Return exactly and only these lines: the first of the listing through the one containing "hub_top_z = trunnion_z - beam_half_height".

___ DATA SEGMENT

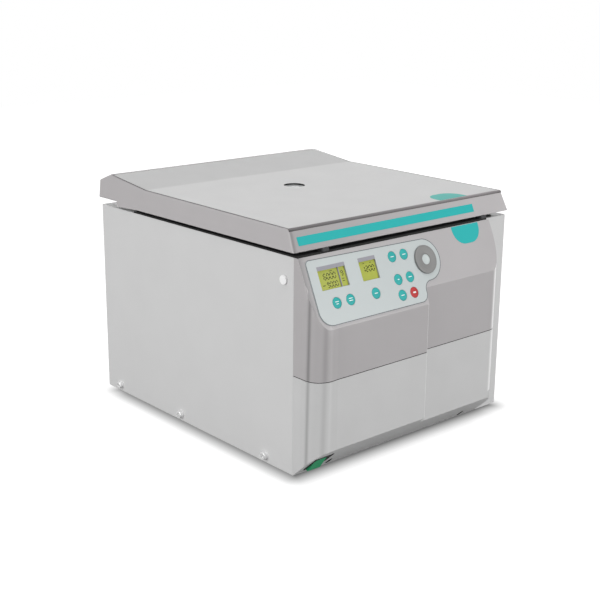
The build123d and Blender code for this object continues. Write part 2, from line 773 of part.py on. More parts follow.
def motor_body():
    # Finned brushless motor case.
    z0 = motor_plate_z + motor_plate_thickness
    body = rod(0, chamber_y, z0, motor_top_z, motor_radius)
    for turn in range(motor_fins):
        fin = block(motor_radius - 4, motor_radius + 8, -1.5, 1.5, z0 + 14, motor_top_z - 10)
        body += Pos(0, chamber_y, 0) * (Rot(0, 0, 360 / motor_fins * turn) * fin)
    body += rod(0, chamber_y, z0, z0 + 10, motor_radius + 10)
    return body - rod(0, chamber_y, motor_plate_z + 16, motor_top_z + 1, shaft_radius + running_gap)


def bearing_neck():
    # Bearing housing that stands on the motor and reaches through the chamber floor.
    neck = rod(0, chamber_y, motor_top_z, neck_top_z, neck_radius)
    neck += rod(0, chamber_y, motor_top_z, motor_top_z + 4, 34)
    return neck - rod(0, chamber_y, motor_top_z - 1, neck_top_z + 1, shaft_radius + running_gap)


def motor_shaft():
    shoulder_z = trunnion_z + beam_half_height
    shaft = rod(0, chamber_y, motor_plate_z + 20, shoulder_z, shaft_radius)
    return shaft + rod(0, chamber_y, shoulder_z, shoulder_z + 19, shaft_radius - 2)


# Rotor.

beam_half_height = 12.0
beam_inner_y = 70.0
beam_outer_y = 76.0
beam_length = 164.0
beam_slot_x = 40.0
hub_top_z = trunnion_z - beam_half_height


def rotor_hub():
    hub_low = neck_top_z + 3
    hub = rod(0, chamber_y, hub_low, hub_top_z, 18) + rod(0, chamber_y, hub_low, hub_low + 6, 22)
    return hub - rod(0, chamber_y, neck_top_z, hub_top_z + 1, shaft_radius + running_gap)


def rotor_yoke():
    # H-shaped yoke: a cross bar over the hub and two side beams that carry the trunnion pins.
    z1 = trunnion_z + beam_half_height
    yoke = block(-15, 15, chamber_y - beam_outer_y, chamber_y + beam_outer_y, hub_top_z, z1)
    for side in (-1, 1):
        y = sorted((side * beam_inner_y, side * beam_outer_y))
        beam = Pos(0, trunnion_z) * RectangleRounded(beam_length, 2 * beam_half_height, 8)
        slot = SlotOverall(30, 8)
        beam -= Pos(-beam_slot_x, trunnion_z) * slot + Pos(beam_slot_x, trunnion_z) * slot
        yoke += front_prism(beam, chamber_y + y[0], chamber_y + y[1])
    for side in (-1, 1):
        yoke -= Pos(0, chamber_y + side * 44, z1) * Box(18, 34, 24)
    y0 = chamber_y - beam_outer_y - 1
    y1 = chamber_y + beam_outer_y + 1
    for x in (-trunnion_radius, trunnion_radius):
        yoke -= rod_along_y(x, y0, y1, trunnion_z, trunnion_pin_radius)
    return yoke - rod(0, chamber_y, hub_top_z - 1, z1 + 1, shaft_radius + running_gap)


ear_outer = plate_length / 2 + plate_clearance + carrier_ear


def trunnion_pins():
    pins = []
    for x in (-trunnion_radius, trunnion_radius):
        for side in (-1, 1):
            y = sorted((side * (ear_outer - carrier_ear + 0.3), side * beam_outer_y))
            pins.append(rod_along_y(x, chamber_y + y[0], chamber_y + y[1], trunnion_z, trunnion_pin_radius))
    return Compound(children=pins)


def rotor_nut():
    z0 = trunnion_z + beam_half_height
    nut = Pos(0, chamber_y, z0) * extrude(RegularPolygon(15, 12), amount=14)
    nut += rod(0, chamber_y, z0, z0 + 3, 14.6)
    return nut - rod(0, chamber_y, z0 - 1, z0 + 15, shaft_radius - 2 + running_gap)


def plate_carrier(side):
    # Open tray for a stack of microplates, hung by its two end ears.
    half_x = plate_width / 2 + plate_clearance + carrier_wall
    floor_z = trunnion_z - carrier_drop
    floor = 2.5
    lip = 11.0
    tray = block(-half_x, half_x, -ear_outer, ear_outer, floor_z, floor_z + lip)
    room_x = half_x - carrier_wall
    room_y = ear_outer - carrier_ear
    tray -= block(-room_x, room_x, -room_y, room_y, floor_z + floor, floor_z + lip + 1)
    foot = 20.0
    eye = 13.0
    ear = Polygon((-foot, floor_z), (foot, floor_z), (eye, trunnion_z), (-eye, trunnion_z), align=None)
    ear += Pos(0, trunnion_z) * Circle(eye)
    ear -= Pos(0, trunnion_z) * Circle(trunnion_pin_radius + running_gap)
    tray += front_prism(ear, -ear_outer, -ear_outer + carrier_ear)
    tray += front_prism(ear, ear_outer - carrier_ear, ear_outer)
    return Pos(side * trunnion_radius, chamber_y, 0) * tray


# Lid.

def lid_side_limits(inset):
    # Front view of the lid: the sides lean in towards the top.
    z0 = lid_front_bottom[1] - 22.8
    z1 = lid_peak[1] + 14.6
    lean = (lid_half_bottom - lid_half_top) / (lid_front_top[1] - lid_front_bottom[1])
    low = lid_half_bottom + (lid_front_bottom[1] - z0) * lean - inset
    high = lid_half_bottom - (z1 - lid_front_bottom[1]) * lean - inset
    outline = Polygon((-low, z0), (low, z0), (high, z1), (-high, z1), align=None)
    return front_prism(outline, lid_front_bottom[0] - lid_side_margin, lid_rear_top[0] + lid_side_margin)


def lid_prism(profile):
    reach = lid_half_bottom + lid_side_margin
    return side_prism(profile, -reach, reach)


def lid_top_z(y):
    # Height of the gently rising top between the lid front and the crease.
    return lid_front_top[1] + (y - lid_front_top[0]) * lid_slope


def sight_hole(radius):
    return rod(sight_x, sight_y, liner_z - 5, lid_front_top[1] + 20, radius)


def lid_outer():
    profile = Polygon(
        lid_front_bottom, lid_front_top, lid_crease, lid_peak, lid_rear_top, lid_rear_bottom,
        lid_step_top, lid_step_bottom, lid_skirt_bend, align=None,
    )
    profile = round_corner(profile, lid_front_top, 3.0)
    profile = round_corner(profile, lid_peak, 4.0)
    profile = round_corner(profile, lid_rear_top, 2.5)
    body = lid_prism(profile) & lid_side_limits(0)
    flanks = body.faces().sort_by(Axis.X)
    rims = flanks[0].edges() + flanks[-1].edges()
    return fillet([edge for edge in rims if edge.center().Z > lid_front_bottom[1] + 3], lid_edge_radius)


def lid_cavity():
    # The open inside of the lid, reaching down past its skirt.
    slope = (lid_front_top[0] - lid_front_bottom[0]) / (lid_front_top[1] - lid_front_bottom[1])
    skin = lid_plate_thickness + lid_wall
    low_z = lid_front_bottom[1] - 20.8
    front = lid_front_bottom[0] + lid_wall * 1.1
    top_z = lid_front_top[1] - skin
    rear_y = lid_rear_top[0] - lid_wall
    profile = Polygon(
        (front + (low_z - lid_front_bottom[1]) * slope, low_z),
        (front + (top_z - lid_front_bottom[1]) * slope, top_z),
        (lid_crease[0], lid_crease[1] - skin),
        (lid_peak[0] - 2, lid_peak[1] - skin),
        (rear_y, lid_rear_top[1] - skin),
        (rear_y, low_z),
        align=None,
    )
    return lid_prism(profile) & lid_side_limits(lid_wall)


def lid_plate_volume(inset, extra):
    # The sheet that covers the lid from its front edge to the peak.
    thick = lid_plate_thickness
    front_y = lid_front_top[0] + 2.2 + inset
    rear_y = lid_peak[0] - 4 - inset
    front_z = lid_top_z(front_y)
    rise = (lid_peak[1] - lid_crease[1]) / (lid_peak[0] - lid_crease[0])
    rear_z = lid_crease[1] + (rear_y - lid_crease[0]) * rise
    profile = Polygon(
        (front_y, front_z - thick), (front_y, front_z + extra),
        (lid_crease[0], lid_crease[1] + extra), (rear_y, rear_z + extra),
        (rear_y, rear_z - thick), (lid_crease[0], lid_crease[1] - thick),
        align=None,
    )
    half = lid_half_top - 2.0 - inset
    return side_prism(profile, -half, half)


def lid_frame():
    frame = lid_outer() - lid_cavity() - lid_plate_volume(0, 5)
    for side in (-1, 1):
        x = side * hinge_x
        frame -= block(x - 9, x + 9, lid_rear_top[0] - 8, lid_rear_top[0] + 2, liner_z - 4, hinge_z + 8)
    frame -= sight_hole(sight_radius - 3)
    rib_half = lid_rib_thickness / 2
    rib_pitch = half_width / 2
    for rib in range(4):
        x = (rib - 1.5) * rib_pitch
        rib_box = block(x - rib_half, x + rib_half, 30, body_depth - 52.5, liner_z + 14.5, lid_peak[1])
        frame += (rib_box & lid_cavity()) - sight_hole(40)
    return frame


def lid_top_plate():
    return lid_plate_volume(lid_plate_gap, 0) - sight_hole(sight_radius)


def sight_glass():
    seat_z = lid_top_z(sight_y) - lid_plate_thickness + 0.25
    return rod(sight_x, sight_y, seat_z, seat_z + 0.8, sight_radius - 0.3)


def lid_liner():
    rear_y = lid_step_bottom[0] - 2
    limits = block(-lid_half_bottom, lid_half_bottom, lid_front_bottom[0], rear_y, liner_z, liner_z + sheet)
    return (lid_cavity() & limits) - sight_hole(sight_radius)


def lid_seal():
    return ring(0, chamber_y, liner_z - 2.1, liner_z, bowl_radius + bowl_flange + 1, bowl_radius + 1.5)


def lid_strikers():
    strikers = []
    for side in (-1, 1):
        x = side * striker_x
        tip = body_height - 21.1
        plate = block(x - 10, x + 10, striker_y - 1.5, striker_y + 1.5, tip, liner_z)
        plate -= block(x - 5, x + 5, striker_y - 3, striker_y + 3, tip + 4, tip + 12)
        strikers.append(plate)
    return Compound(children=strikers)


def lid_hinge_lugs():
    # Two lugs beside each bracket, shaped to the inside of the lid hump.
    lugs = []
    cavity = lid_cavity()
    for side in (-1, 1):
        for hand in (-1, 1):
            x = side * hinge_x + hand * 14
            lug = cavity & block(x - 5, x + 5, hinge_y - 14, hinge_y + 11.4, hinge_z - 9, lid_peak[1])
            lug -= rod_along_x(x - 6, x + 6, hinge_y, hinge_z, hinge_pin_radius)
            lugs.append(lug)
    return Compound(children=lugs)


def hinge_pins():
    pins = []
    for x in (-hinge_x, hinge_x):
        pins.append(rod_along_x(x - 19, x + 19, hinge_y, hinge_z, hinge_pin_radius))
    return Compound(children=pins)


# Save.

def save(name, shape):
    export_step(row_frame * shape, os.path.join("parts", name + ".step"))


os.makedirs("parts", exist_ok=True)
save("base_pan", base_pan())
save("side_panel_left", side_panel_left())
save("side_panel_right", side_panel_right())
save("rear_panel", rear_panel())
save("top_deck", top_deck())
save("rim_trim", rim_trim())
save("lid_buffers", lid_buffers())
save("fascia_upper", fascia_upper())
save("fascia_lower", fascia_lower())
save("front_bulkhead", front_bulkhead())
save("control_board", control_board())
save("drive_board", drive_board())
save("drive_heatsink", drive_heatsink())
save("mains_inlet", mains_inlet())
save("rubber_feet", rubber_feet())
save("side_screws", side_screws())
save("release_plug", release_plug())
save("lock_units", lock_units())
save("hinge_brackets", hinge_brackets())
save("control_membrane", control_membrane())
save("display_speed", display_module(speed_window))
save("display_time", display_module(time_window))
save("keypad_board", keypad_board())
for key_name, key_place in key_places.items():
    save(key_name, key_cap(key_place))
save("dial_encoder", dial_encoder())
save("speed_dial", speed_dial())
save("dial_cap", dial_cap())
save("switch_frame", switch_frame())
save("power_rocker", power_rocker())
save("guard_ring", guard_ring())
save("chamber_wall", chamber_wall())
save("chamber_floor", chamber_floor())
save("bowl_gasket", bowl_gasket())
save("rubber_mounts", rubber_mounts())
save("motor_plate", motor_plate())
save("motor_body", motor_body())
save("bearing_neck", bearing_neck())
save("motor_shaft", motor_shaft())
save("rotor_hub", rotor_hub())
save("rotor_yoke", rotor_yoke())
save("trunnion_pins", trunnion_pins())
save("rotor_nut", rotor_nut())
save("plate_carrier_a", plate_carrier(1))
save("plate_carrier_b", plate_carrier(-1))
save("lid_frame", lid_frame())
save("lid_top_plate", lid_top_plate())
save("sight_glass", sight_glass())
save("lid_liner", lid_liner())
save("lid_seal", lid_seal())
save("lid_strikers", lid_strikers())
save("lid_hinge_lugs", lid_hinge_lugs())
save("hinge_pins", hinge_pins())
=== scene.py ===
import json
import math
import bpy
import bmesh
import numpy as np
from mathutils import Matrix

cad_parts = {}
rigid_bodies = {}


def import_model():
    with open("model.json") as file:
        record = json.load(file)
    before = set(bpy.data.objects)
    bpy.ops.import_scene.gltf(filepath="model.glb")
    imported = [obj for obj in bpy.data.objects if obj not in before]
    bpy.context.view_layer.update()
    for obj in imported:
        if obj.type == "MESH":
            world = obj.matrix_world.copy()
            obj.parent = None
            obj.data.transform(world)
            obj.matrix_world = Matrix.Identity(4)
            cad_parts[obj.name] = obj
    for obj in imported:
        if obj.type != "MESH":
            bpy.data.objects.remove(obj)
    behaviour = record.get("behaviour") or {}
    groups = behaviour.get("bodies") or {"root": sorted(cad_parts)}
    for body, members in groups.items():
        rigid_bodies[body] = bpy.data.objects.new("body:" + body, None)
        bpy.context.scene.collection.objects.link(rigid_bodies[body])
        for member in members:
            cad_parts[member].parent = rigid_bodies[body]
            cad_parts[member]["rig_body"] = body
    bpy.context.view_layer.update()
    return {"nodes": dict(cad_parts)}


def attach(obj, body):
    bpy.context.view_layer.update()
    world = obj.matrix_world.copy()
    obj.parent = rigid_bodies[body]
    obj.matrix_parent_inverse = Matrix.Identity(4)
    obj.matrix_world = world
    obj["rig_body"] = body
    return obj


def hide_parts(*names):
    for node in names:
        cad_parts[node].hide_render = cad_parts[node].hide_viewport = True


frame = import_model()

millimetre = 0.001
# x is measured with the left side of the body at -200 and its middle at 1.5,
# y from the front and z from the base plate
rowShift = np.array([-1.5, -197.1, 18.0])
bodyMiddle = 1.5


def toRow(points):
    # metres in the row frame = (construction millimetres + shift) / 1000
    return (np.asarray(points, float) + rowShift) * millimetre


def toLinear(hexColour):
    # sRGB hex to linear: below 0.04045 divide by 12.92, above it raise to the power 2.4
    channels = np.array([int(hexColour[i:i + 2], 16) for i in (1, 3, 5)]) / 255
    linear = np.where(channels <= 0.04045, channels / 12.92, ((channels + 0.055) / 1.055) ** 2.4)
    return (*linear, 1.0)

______

▶ **SOLUTION TO THE PROBLEM**
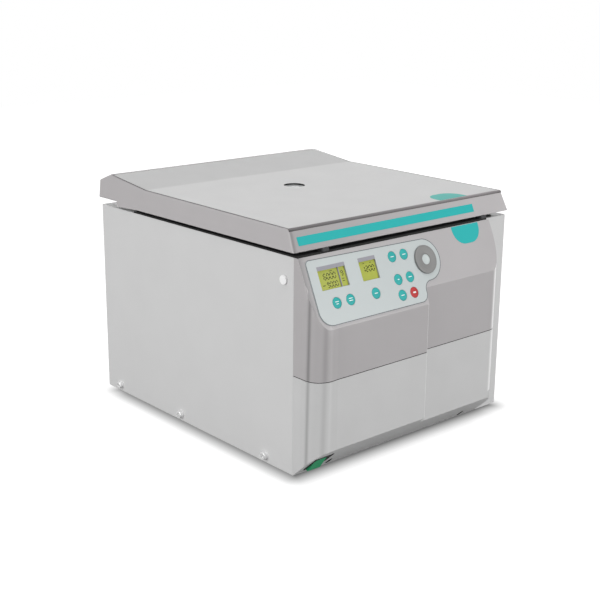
The build123d and Blender code for this object continues. Write part 2, from line 773 of part.py on. More parts follow.
def motor_body():
    # Finned brushless motor case.
    z0 = motor_plate_z + motor_plate_thickness
    body = rod(0, chamber_y, z0, motor_top_z, motor_radius)
    for turn in range(motor_fins):
        fin = block(motor_radius - 4, motor_radius + 8, -1.5, 1.5, z0 + 14, motor_top_z - 10)
        body += Pos(0, chamber_y, 0) * (Rot(0, 0, 360 / motor_fins * turn) * fin)
    body += rod(0, chamber_y, z0, z0 + 10, motor_radius + 10)
    return body - rod(0, chamber_y, motor_plate_z + 16, motor_top_z + 1, shaft_radius + running_gap)


def bearing_neck():
    # Bearing housing that stands on the motor and reaches through the chamber floor.
    neck = rod(0, chamber_y, motor_top_z, neck_top_z, neck_radius)
    neck += rod(0, chamber_y, motor_top_z, motor_top_z + 4, 34)
    return neck - rod(0, chamber_y, motor_top_z - 1, neck_top_z + 1, shaft_radius + running_gap)


def motor_shaft():
    shoulder_z = trunnion_z + beam_half_height
    shaft = rod(0, chamber_y, motor_plate_z + 20, shoulder_z, shaft_radius)
    return shaft + rod(0, chamber_y, shoulder_z, shoulder_z + 19, shaft_radius - 2)


# Rotor.

beam_half_height = 12.0
beam_inner_y = 70.0
beam_outer_y = 76.0
beam_length = 164.0
beam_slot_x = 40.0
hub_top_z = trunnion_z - beam_half_height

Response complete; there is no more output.